SYRACUSE--In its Tuesday afternoon session, the Assembly Committee on 
Mission Program Coordination acted on the Andersen Report -- an 
organizational and management assessment of the way the national offices of 
the Presbyterian Church (U.S.A.) conduct business.  After hearings on 
Monday and further comments received on Tuesday morning, the committee 
generally agreed to the General Assembly Council's responses to report. 

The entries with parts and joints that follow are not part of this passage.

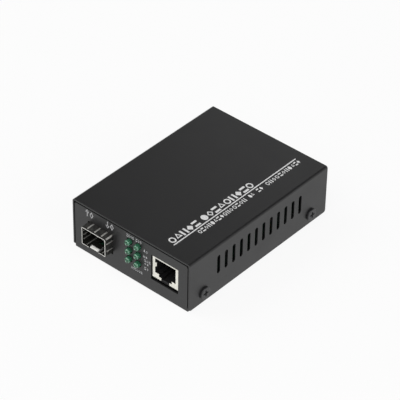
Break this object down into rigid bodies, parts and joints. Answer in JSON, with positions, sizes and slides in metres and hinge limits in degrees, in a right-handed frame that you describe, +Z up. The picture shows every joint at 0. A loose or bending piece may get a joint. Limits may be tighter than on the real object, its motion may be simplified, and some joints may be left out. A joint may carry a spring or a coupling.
{
  "type": "fibre media converter",
  "caption": "Small black steel box that joins a copper network cable to a pluggable fibre module, with vent slots, indicator lamps and a rear power inlet.",
  "frame": {"origin": "centre of the case's flat underside, where it rests", "axes": "+X to the right seen from the front, -Y out of the front panel with the ports, +Z up"},
  "size_m": [0.0722, 0.0996, 0.0274],
  "materials": {
    "case_paint": "satin black powder paint",
    "black_screw": "black oxide",
    "zinc_steel": "zinc plated",
    "board_laminate": "solder mask",
    "cage_metal": "nickel plated, bright",
    "jack_shield_metal": "nickel plated, satin",
    "black_moulding": "moulded, matt",
    "gold_contact": "gold plated",
    "tinned_lead": "tin plated",
    "green_lens": "clear tinted",
    "capacitor_sleeve": "shrink sleeve",
    "ferrite": "sintered",
    "copper_winding": "enamelled wire",
    "resistor_body": "ceramic with glaze",
    "ceramic_capacitor": "sintered ceramic"
  },
  "bodies": {
    "root": {"base_pan": "case_paint", "board_screws": "zinc_steel", "board_standoffs": "zinc_steel", "chip_capacitors": "ceramic_capacitor", "chip_resistors": "resistor_body", "circuit_board": "board_laminate", "cover_screws": "black_screw", "crystal_can": "zinc_steel", "crystal_leads": "tinned_lead", "diode": "black_moulding", "diode_leads": "tinned_lead", "fibre_cage": "cage_metal", "fibre_host_connector": "black_moulding", "fibre_host_contacts": "gold_contact", "fibre_spring_collar": "cage_metal", "inductor_core": "ferrite", "inductor_winding": "copper_winding", "inlet_centre_pin": "tinned_lead", "inlet_housing": "black_moulding", "inlet_pin_terminal": "tinned_lead", "inlet_sleeve_spring": "tinned_lead", "inlet_switch_terminal": "tinned_lead", "input_capacitor": "capacitor_sleeve", "input_capacitor_leads": "tinned_lead", "jack_contacts": "gold_contact", "jack_housing": "black_moulding", "jack_shield": "jack_shield_metal", "lamp_leads_left_low": "tinned_lead", "lamp_leads_left_mid": "tinned_lead", "lamp_leads_left_top": "tinned_lead", "lamp_leads_right_low": "tinned_lead", "lamp_leads_right_mid": "tinned_lead", "lamp_leads_right_top": "tinned_lead", "lamp_left_low": "green_lens", "lamp_left_mid": "green_lens", "lamp_left_top": "green_lens", "lamp_right_low": "green_lens", "lamp_right_mid": "green_lens", "lamp_right_top": "green_lens", "memory": "black_moulding", "memory_leads": "tinned_lead", "output_capacitor": "capacitor_sleeve", "output_capacitor_leads": "tinned_lead", "processor": "black_moulding", "processor_leads": "tinned_lead", "regulator": "black_moulding", "regulator_leads": "tinned_lead", "top_cover": "case_paint", "transformer": "black_moulding", "transformer_leads": "tinned_lead"}
  },
  "joints": []
}
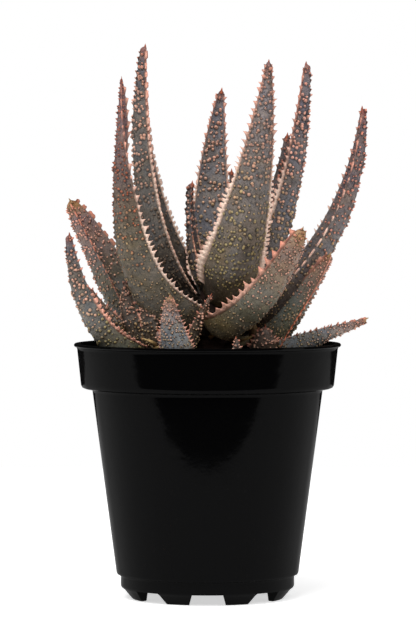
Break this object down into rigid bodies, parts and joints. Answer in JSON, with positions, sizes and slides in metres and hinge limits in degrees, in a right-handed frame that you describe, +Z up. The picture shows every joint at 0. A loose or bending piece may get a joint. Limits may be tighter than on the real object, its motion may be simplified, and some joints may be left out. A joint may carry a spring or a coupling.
{
  "type": "potted aloe",
  "caption": "Tall toothed and warty purple-grey aloe rosette with offsets at its foot, in soil in a thin black round nursery pot.",
  "frame": {"origin": "middle of the whole part's box on the surface that the pot stands on; the pot's axis is 4.0 mm to -X and 1.5 mm to -Y of it", "axes": "+Z up along the pot's axis and the plant's height, -Y towards the front that the picture shows, +X to the right seen from the front"},
  "size_m": [0.1236, 0.113, 0.2274],
  "materials": {
    "pot": "black moulded plastic, satin gloss",
    "soil": "dark bark and peat mix, rough",
    "stem": "dry brown stem",
    "leaf": "waxy purple-grey skin with coral teeth and peach tubercles",
    "young_leaf": "waxy grey-green skin with coral teeth"
  },
  "bodies": {
    "root": {"pot": "pot", "soil": "soil", "stem_main": "stem", "stem_left": "stem", "stem_front": "stem", "stem_right": "stem", "stem_seedling": "stem", "leaf_right_front_old": "leaf", "leaf_front_left": "leaf", "leaf_front": "leaf", "leaf_left_back": "leaf", "leaf_right": "leaf", "leaf_right_long": "leaf", "leaf_back_centre": "leaf", "leaf_back": "leaf", "leaf_back_left": "leaf", "leaf_back_right": "leaf", "leaf_back_mid": "leaf", "leaf_back_low_left": "leaf", "leaf_back_low_mid": "leaf", "leaf_back_low_right": "leaf", "leaf_offset_left_long": "leaf", "leaf_offset_left_old": "leaf", "leaf_offset_right_rising": "leaf", "leaf_offset_right_low": "leaf", "leaf_centre_young": "young_leaf", "leaf_right_back_young": "young_leaf", "leaf_back_tip": "young_leaf", "leaf_offset_front_upright": "young_leaf", "leaf_offset_front_dark": "young_leaf", "leaf_offset_front_left": "young_leaf", "leaf_offset_right_stub": "young_leaf", "leaf_offset_right_back": "young_leaf", "leaf_offset_left_inner": "young_leaf", "leaf_offset_left_near": "young_leaf", "leaf_offset_left_outer": "young_leaf", "leaf_offset_left_back": "young_leaf", "leaf_seedling": "young_leaf"}
  },
  "joints": []
}
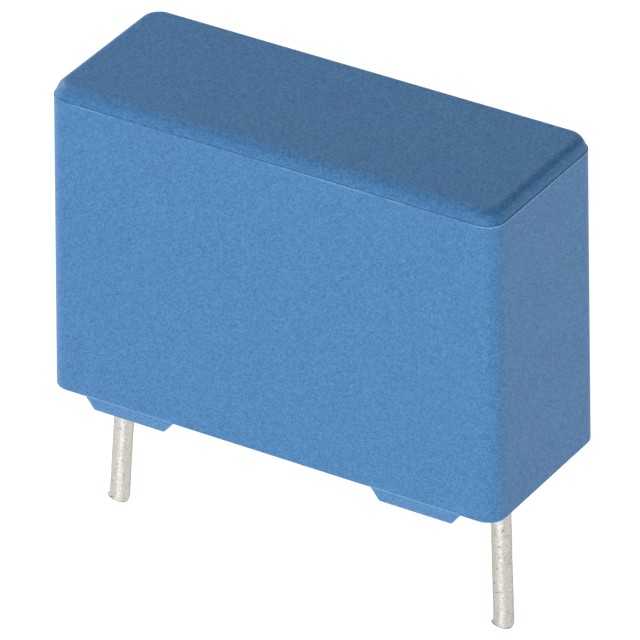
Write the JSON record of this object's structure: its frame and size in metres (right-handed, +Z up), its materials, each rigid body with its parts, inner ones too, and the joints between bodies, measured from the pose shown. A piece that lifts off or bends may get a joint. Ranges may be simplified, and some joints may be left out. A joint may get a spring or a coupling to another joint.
{
  "type": "box film capacitor",
  "caption": "Radial box film capacitor: drafted moulded case with round edges and small feet, potted wound element, and straight tinned wire leads.",
  "frame": {"origin": "on the seating plane of the four feet, under the middle of the case", "axes": "+X along the case from the left lead to the right lead, +Y through the case's depth towards the back, +Z up from the board through the top"},
  "size_m": [0.018, 0.007, 0.0183],
  "materials": {
    "case_plastic": "fine matte texture from the mould, solid blue",
    "epoxy_resin": "cast epoxy, slightly glossy, darker blue",
    "metallised_film": "pressed roll of metallised film with plain outer turns",
    "sprayed_metal": "rough dull sprayed zinc",
    "tinned_wire": "dull tin over copper, sheared ends"
  },
  "bodies": {
    "root": {"case": "case_plastic", "resin_fill": "epoxy_resin", "film_winding": "metallised_film", "end_spray_left": "sprayed_metal", "end_spray_right": "sprayed_metal", "lead_left": "tinned_wire", "lead_right": "tinned_wire"}
  },
  "joints": []
}
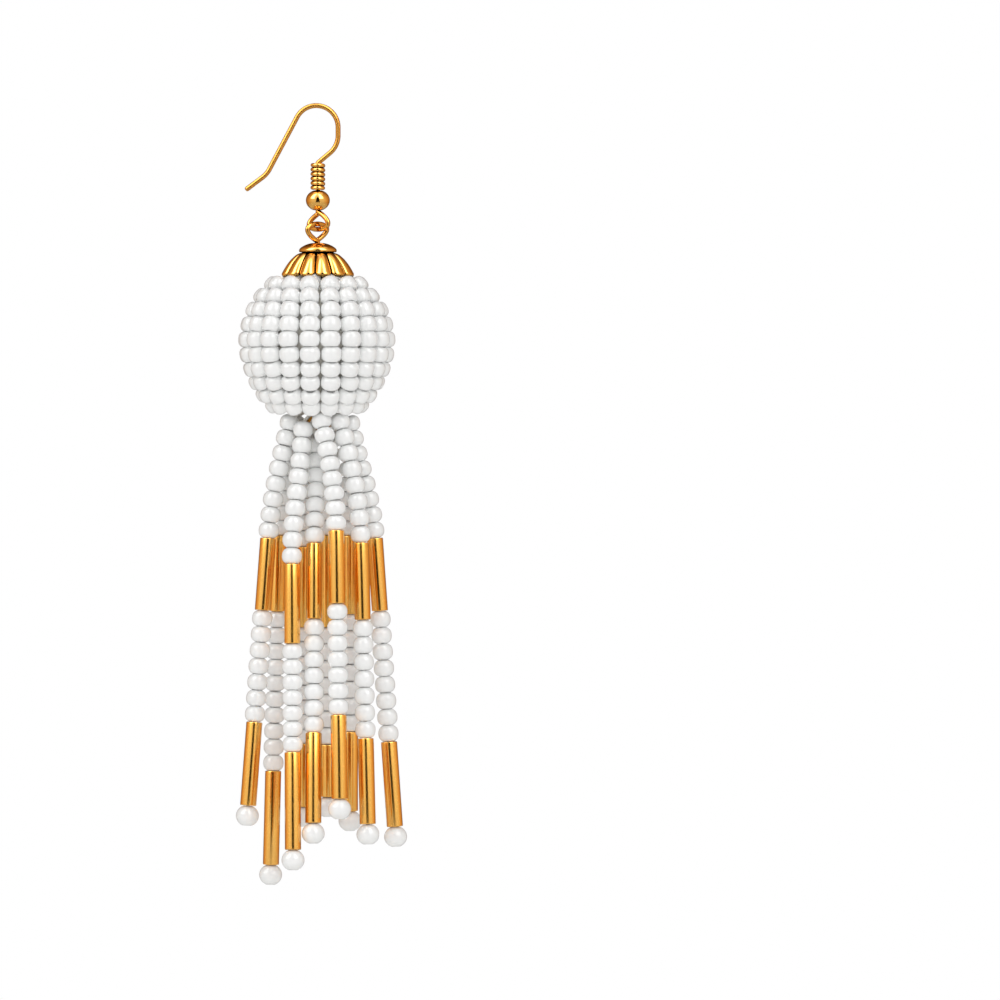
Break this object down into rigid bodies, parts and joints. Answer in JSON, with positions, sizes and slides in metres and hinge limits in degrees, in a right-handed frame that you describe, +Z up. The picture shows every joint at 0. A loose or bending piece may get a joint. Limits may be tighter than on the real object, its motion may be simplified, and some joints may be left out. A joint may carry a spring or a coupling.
{
  "type": "dangle earring",
  "caption": "Beaded dangle earring: a bent ear wire with coil and round bead, a fluted cap, a ball covered with seed beads, and a tassel of seed-bead and long bugle-bead strands.",
  "frame": {"origin": "underside of the top of the ear wire's bend, where it rests on the ear lobe", "axes": "+Z up, with the earring hanging down along -Z; -Y towards the viewer; +X to the right, away from the ear wire's shaft"},
  "size_m": [0.0239, 0.0222, 0.1096],
  "materials": {
    "gold_plate": "polished gold plate on brass, cast or drawn, glossy",
    "white_glass": "opaque white pressed glass, glossy",
    "gold_bugle": "drawn glass tube with a gold metallic coat, satin along its length",
    "core_wood": "turned wooden core, shaped like an egg, painted grey, matt",
    "thread": "waxed white beading thread, wound"
  },
  "bodies": {
    "hook": {"ear_wire": "gold_plate", "wire_coil": "gold_plate", "hook_bead": "gold_plate"},
    "drop": {"eye_pin": "gold_plate", "bead_cap": "gold_plate", "ball_core": "core_wood", "ball_net": "white_glass", "thread_collar": "thread", "strand_1": "white_glass", "strand_2": "white_glass", "strand_3": "white_glass", "strand_4": "white_glass", "strand_5": "white_glass", "strand_6": "white_glass", "strand_7": "white_glass", "strand_8": "white_glass", "strand_9": "white_glass", "strand_10": "white_glass", "bugle_upper_1": "gold_bugle", "bugle_upper_2": "gold_bugle", "bugle_upper_3": "gold_bugle", "bugle_upper_4": "gold_bugle", "bugle_upper_5": "gold_bugle", "bugle_upper_6": "gold_bugle", "bugle_upper_7": "gold_bugle", "bugle_upper_8": "gold_bugle", "bugle_upper_9": "gold_bugle", "bugle_upper_10": "gold_bugle", "bugle_lower_1": "gold_bugle", "bugle_lower_2": "gold_bugle", "bugle_lower_3": "gold_bugle", "bugle_lower_4": "gold_bugle", "bugle_lower_5": "gold_bugle", "bugle_lower_6": "gold_bugle", "bugle_lower_7": "gold_bugle", "bugle_lower_8": "gold_bugle", "bugle_lower_9": "gold_bugle", "bugle_lower_10": "gold_bugle", "end_bead_1": "white_glass", "end_bead_2": "white_glass", "end_bead_3": "white_glass", "end_bead_4": "white_glass", "end_bead_5": "white_glass", "end_bead_6": "white_glass", "end_bead_7": "white_glass", "end_bead_8": "white_glass", "end_bead_9": "white_glass", "end_bead_10": "white_glass"}
  },
  "joints": [
    {"name": "drop_swing", "type": "hinge", "parent": "hook", "child": "drop", "pos_m": [0.00022, 0, -0.01698], "axis": [0.809, -0.5878, 0], "range_deg": [-60, 60]}
  ]
}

Amendments, however, were applied.  The Andersen Report itself was received 
as information. 
 
    The action which lead to the Andersen Report came out of the 208th 
General Assembly (1996), on the recommendation of that year's Special 
Committee for the Review of the General Assembly Council.  The consulting 
process called for a look at the executive director's office of the General 
Assembly Council (GAC), and at the levels of conflict among the various 
agencies, or entities, of the General Assembly of the Presbyterian Church 
(U.S.A.). 
 
    The Rev. John Evans, member of the executive committee, and a member of 
the writing team which responded to the Andersen Report, spoke before the 
committee.  He said that the GAC generally agreed with most of the 
recommendations of the Andersen Report.  For instance, the job of executive 
director is described by the report as a "mission impossible."  Evans was 
even more explicit, calling it a "chew 'em up and spit 'em out" 
proposition. 
 
    He reviewed for the committee the work over the last year, led by 
interim executive director the Rev. Frank Diaz, as doing much to heal much 
of the conflict which had existed among the staff leadership of the 
national church.  The Diaz- initiated "Covenant of Leadership" signed by 
all six executive directors of General Assembly entities was lifted-up as 
an especially effective model.   He also noted that steps had already been 
taken to simplify the mission of Corporate and Administrative Services, 
allowing it to concentrate on accounting and information services, which is 
consistent with the Andersen Report. 
 
    "Andersen is important to the life of the church and we are dead 
earnest to implement it," Evans said.  But when it comes to restructuring 
the whole of the General Assembly, Evan said that the church "doesn't have 
the energy" for such an endeavor.  The report calls for the creation of a 
"Blue Ribbon Commission" to propose a new organizational design for the 
Presbyterian Church (U.S.A.).  The General Assembly Council feels such a 
step is presumptive, until its recommended "Committee of Fifteen,"  which 
would be formed to review the General Assembly, has done its work in a wide 
array of areas, including overall vision and operational procedures. 
 
    The Assembly Committee on Mission Program and Coordination seemed to 
agree with much of what Evans and other speakers from the GAC said.  They 
did, however, amend the response from the GAC to leave the idea of 
wholesale restructuring more of an open possibility.  They also approved a 
motion which would create another special committee to develop a vision 
statement for the Presbyterian Center in Louisville.